Surgery was very quick, no pain at all, everything done by lasers with no tools of any sort touching my eye, so no real chance of infection. The eye heals itself surprisingly quickly. You will be amazed at how fast you can see normally. There wasn't any pain, but it was "squicky" feeling, watching that laser and seeing a piece of my cornea peeled back. I can't describe what it's like - it doesn't hurt, but it is a strange thing to *watch* and know what they are doing to you.
They gave me a pill (muscle relaxant) that I had to take about an hour before surgery, then had me sit in a darkened room laid out in a recliner watching a movie while they got everything ready. Just as I was about to fall asleep in the recliner, they took me back for the actual surgery. At some point they put some drops in my eye that numbed it completely. I laid there and had to focus on a dot while the laser did the cutting (peels back a slice of the cornea - then a separate laser resurfaces the lens). I believe they held/strapped you down so you couldn't involuntarily move during the procedure. They also will put tiny clamps on your eyelids so you don't blink. The laser "tracks" your normal eye movement and works away. It has some kind of safety shutoff feature if your eye were to move too much. The actual procedure took about 5 minutes.
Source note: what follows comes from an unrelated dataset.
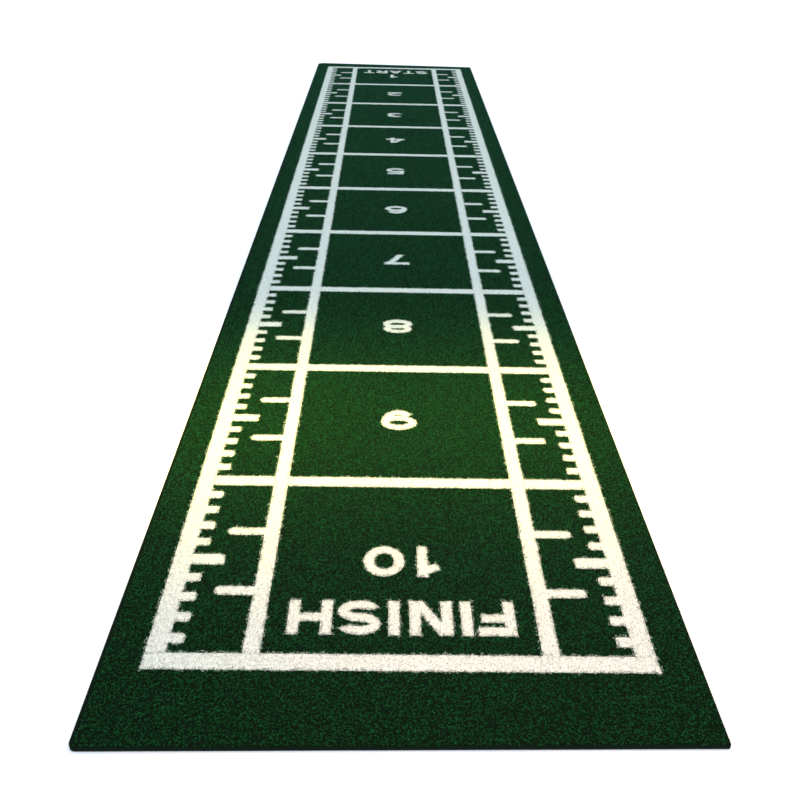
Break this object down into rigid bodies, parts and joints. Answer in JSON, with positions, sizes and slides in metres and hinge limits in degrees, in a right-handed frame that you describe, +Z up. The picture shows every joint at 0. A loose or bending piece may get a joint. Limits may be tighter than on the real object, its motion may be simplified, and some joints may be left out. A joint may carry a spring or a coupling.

After it's over, they give you an Ambien and have you go home and rest. At about 2 hours or so after the surgery, the eye drops wear off, and there can be pain for a brief time (1/2 hour or hour?). With the Ambien (plus having had the muscle relaxer earlier in the day), you sleep through this period and never feel a thing. Wake up from the nap, and your eye feels fine. You will have clear plastic shields to put over your eyes to sleep so you don't rub your eyes while you sleep.
Biggest side effect is dry eye, but I had no trouble with that. They will have you use artificial tears (eye drops) for a week or two after the surgery, but after that, you are fine. I went back to work the next day, no trouble.
The most important thing is to find a good surgeon who has done this surgery a kajillion times before.
Edit - My night vision is much better now than it was with contacts. Day vision of course is better too. My eyes are less dry now than they were with contacts. (I used to have trouble with contacts falling out due to drying out.) I got the Lasik because I couldn't see a damn thing swimming without contacts, and I hated always having to wear goggles or be blind.